* _PROBLEM DETAILS_:
Restate the complete material exactly.

* _RECORDED DATA_:
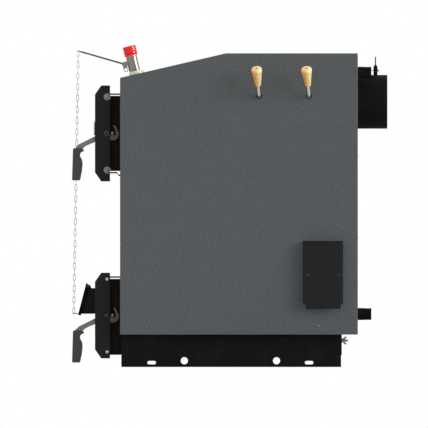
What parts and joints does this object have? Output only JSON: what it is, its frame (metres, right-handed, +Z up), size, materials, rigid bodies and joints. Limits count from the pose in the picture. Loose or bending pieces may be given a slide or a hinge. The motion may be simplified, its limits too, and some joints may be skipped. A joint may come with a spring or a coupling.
{
  "type": "solid fuel boiler",
  "caption": "Floor-standing steel solid fuel boiler in an insulated grey casing, with a loading door, an ash door with a chain-lifted air flap, side levers, pipe stubs and a flue spigot.",
  "frame": {"origin": "on the floor, at the middle of the front edge of the base", "axes": "+X to the right when facing the doors, +Y from the doors to the flue, +Z up"},
  "size_m": [0.6681, 1.113, 1.1373],
  "materials": {
    "boiler_black": "matt heat-resistant paint",
    "casing_grey": "fine textured powder coat",
    "door_charcoal": "textured powder coat",
    "cover_charcoal": "satin powder coat",
    "hinge_steel": "dark steel",
    "latch_steel": "dull steel",
    "grip_plastic": "matt black plastic",
    "grate_iron": "raw casting",
    "insulation_board": "pressed mineral board",
    "sealing_rope": "braided glass rope",
    "zinc": "zinc plated",
    "regulator_metal": "satin metal",
    "knob_red": "glossy red plastic",
    "thermometer_white": "pale case",
    "lever_steel": "bright steel rod",
    "handle_wood": "turned, varnished wood"
  },
  "bodies": {
    "boiler": {"base_rails": "boiler_black", "base_crossbars": "boiler_black", "jacket_sides": "boiler_black", "jacket_back": "boiler_black", "jacket_front": "boiler_black", "jacket_top": "boiler_black", "jacket_floor": "boiler_black", "firebox_baffle": "boiler_black", "grate": "grate_iron", "upper_neck": "boiler_black", "lower_neck": "boiler_black", "hinge_straps": "hinge_steel", "casing_right": "casing_grey", "casing_left": "casing_grey", "casing_top": "casing_grey", "casing_back": "casing_grey", "casing_front": "casing_grey", "side_cover": "cover_charcoal", "flue_spigot": "boiler_black", "pipe_stubs": "boiler_black", "rear_hatch": "boiler_black", "hatch_wing_nuts": "zinc", "regulator_body": "regulator_metal", "thermometer": "thermometer_white"},
    "upper_door": {"upper_door": "door_charcoal", "upper_door_liner": "insulation_board", "upper_door_rope": "sealing_rope"},
    "upper_latch": {"upper_latch": "latch_steel", "upper_grip": "grip_plastic"},
    "lower_door": {"lower_door": "door_charcoal", "lower_door_liner": "insulation_board", "lower_door_rope": "sealing_rope", "air_duct": "boiler_black"},
    "lower_latch": {"lower_latch": "latch_steel", "lower_grip": "grip_plastic"},
    "air_flap": {"air_flap": "boiler_black"},
    "regulator_knob": {"regulator_knob": "knob_red"},
    "regulator_lever": {"regulator_lever": "latch_steel"},
    "regulator_chain": {"regulator_chain": "zinc"},
    "front_side_lever": {"front_side_lever": "lever_steel", "front_wood_handle": "handle_wood"},
    "rear_side_lever": {"rear_side_lever": "lever_steel", "rear_wood_handle": "handle_wood"},
    "flue_damper": {"flue_damper": "latch_steel"}
  },
  "joints": [
    {"name": "upper_door_swing", "type": "hinge", "parent": "boiler", "child": "upper_door", "pos_m": [-0.25, -0.0519, 0.8246], "axis": [0, 0, -1], "range_deg": [0, 110], "deforming": ["regulator_chain"]},
    {"name": "upper_latch_lift", "type": "hinge", "parent": "upper_door", "child": "upper_latch", "pos_m": [0.224, -0.0518, 0.8246], "axis": [-1, 0, 0], "range_deg": [0, 65]},
    {"name": "lower_door_swing", "type": "hinge", "parent": "boiler", "child": "lower_door", "pos_m": [-0.25, -0.0519, 0.1817], "axis": [0, 0, -1], "range_deg": [0, 110], "deforming": ["regulator_chain"]},
    {"name": "lower_latch_lift", "type": "hinge", "parent": "lower_door", "child": "lower_latch", "pos_m": [0.224, -0.0518, 0.1817], "axis": [-1, 0, 0], "range_deg": [0, 65]},
    {"name": "regulator_lever_lift", "type": "hinge", "parent": "boiler", "child": "regulator_lever", "pos_m": [-0.12, 0.01111, 1.06903], "axis": [-1, 0, 0], "range_deg": [0, 20]},
    {"name": "chain_swing", "type": "hinge", "parent": "regulator_lever", "child": "regulator_chain", "pos_m": [-0.12, -0.15202, 1.11581], "axis": [-1, 0, 0], "range_deg": [-16, 0]},
    {"name": "air_flap_lift", "type": "hinge", "parent": "lower_door", "child": "air_flap", "pos_m": [-0.12, -0.1157, 0.2857], "axis": [-1, 0, 0], "range_deg": [0, 42]},
    {"name": "regulator_knob_turn", "type": "hinge", "parent": "boiler", "child": "regulator_knob", "pos_m": [-0.12, 0.03116, 1.11545], "axis": [0, -0.2255, 0.9742], "range_deg": [0, 270]},
    {"name": "front_side_lever_turn", "type": "hinge", "parent": "boiler", "child": "front_side_lever", "pos_m": [0.265, 0.487, 0.9568], "axis": [1, 0, 0], "range_deg": [0, 84]},
    {"name": "rear_side_lever_turn", "type": "hinge", "parent": "boiler", "child": "rear_side_lever", "pos_m": [0.265, 0.663, 0.9568], "axis": [1, 0, 0], "range_deg": [0, 84]},
    {"name": "flue_damper_turn", "type": "hinge", "parent": "boiler", "child": "flue_damper", "pos_m": [0, 0.8974, 0.9362], "axis": [0, 0, 1], "range_deg": [0, 90]}
  ],
  "couplings": [
    {"joint": "air_flap_lift", "follows": "regulator_lever_lift", "ratio": 2.039},
    {"joint": "chain_swing", "follows": "regulator_lever_lift", "ratio": -0.7648}
  ]
}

* _FINISHED TASK_:
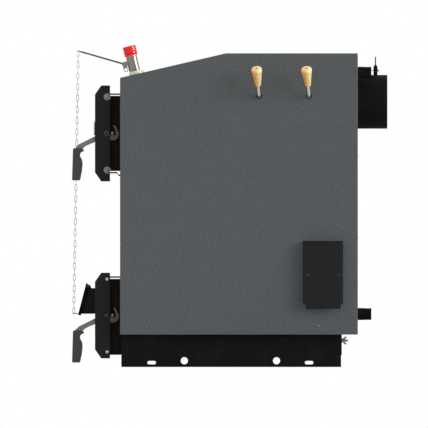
What parts and joints does this object have? Output only JSON: what it is, its frame (metres, right-handed, +Z up), size, materials, rigid bodies and joints. Limits count from the pose in the picture. Loose or bending pieces may be given a slide or a hinge. The motion may be simplified, its limits too, and some joints may be skipped. A joint may come with a spring or a coupling.
{
  "type": "solid fuel boiler",
  "caption": "Floor-standing steel solid fuel boiler in an insulated grey casing, with a loading door, an ash door with a chain-lifted air flap, side levers, pipe stubs and a flue spigot.",
  "frame": {"origin": "on the floor, at the middle of the front edge of the base", "axes": "+X to the right when facing the doors, +Y from the doors to the flue, +Z up"},
  "size_m": [0.6681, 1.113, 1.1373],
  "materials": {
    "boiler_black": "matt heat-resistant paint",
    "casing_grey": "fine textured powder coat",
    "door_charcoal": "textured powder coat",
    "cover_charcoal": "satin powder coat",
    "hinge_steel": "dark steel",
    "latch_steel": "dull steel",
    "grip_plastic": "matt black plastic",
    "grate_iron": "raw casting",
    "insulation_board": "pressed mineral board",
    "sealing_rope": "braided glass rope",
    "zinc": "zinc plated",
    "regulator_metal": "satin metal",
    "knob_red": "glossy red plastic",
    "thermometer_white": "pale case",
    "lever_steel": "bright steel rod",
    "handle_wood": "turned, varnished wood"
  },
  "bodies": {
    "boiler": {"base_rails": "boiler_black", "base_crossbars": "boiler_black", "jacket_sides": "boiler_black", "jacket_back": "boiler_black", "jacket_front": "boiler_black", "jacket_top": "boiler_black", "jacket_floor": "boiler_black", "firebox_baffle": "boiler_black", "grate": "grate_iron", "upper_neck": "boiler_black", "lower_neck": "boiler_black", "hinge_straps": "hinge_steel", "casing_right": "casing_grey", "casing_left": "casing_grey", "casing_top": "casing_grey", "casing_back": "casing_grey", "casing_front": "casing_grey", "side_cover": "cover_charcoal", "flue_spigot": "boiler_black", "pipe_stubs": "boiler_black", "rear_hatch": "boiler_black", "hatch_wing_nuts": "zinc", "regulator_body": "regulator_metal", "thermometer": "thermometer_white"},
    "upper_door": {"upper_door": "door_charcoal", "upper_door_liner": "insulation_board", "upper_door_rope": "sealing_rope"},
    "upper_latch": {"upper_latch": "latch_steel", "upper_grip": "grip_plastic"},
    "lower_door": {"lower_door": "door_charcoal", "lower_door_liner": "insulation_board", "lower_door_rope": "sealing_rope", "air_duct": "boiler_black"},
    "lower_latch": {"lower_latch": "latch_steel", "lower_grip": "grip_plastic"},
    "air_flap": {"air_flap": "boiler_black"},
    "regulator_knob": {"regulator_knob": "knob_red"},
    "regulator_lever": {"regulator_lever": "latch_steel"},
    "regulator_chain": {"regulator_chain": "zinc"},
    "front_side_lever": {"front_side_lever": "lever_steel", "front_wood_handle": "handle_wood"},
    "rear_side_lever": {"rear_side_lever": "lever_steel", "rear_wood_handle": "handle_wood"},
    "flue_damper": {"flue_damper": "latch_steel"}
  },
  "joints": [
    {"name": "upper_door_swing", "type": "hinge", "parent": "boiler", "child": "upper_door", "pos_m": [-0.25, -0.0519, 0.8246], "axis": [0, 0, -1], "range_deg": [0, 110], "deforming": ["regulator_chain"]},
    {"name": "upper_latch_lift", "type": "hinge", "parent": "upper_door", "child": "upper_latch", "pos_m": [0.224, -0.0518, 0.8246], "axis": [-1, 0, 0], "range_deg": [0, 65]},
    {"name": "lower_door_swing", "type": "hinge", "parent": "boiler", "child": "lower_door", "pos_m": [-0.25, -0.0519, 0.1817], "axis": [0, 0, -1], "range_deg": [0, 110], "deforming": ["regulator_chain"]},
    {"name": "lower_latch_lift", "type": "hinge", "parent": "lower_door", "child": "lower_latch", "pos_m": [0.224, -0.0518, 0.1817], "axis": [-1, 0, 0], "range_deg": [0, 65]},
    {"name": "regulator_lever_lift", "type": "hinge", "parent": "boiler", "child": "regulator_lever", "pos_m": [-0.12, 0.01111, 1.06903], "axis": [-1, 0, 0], "range_deg": [0, 20]},
    {"name": "chain_swing", "type": "hinge", "parent": "regulator_lever", "child": "regulator_chain", "pos_m": [-0.12, -0.15202, 1.11581], "axis": [-1, 0, 0], "range_deg": [-16, 0]},
    {"name": "air_flap_lift", "type": "hinge", "parent": "lower_door", "child": "air_flap", "pos_m": [-0.12, -0.1157, 0.2857], "axis": [-1, 0, 0], "range_deg": [0, 42]},
    {"name": "regulator_knob_turn", "type": "hinge", "parent": "boiler", "child": "regulator_knob", "pos_m": [-0.12, 0.03116, 1.11545], "axis": [0, -0.2255, 0.9742], "range_deg": [0, 270]},
    {"name": "front_side_lever_turn", "type": "hinge", "parent": "boiler", "child": "front_side_lever", "pos_m": [0.265, 0.487, 0.9568], "axis": [1, 0, 0], "range_deg": [0, 84]},
    {"name": "rear_side_lever_turn", "type": "hinge", "parent": "boiler", "child": "rear_side_lever", "pos_m": [0.265, 0.663, 0.9568], "axis": [1, 0, 0], "range_deg": [0, 84]},
    {"name": "flue_damper_turn", "type": "hinge", "parent": "boiler", "child": "flue_damper", "pos_m": [0, 0.8974, 0.9362], "axis": [0, 0, 1], "range_deg": [0, 90]}
  ],
  "couplings": [
    {"joint": "air_flap_lift", "follows": "regulator_lever_lift", "ratio": 2.039},
    {"joint": "chain_swing", "follows": "regulator_lever_lift", "ratio": -0.7648}
  ]
}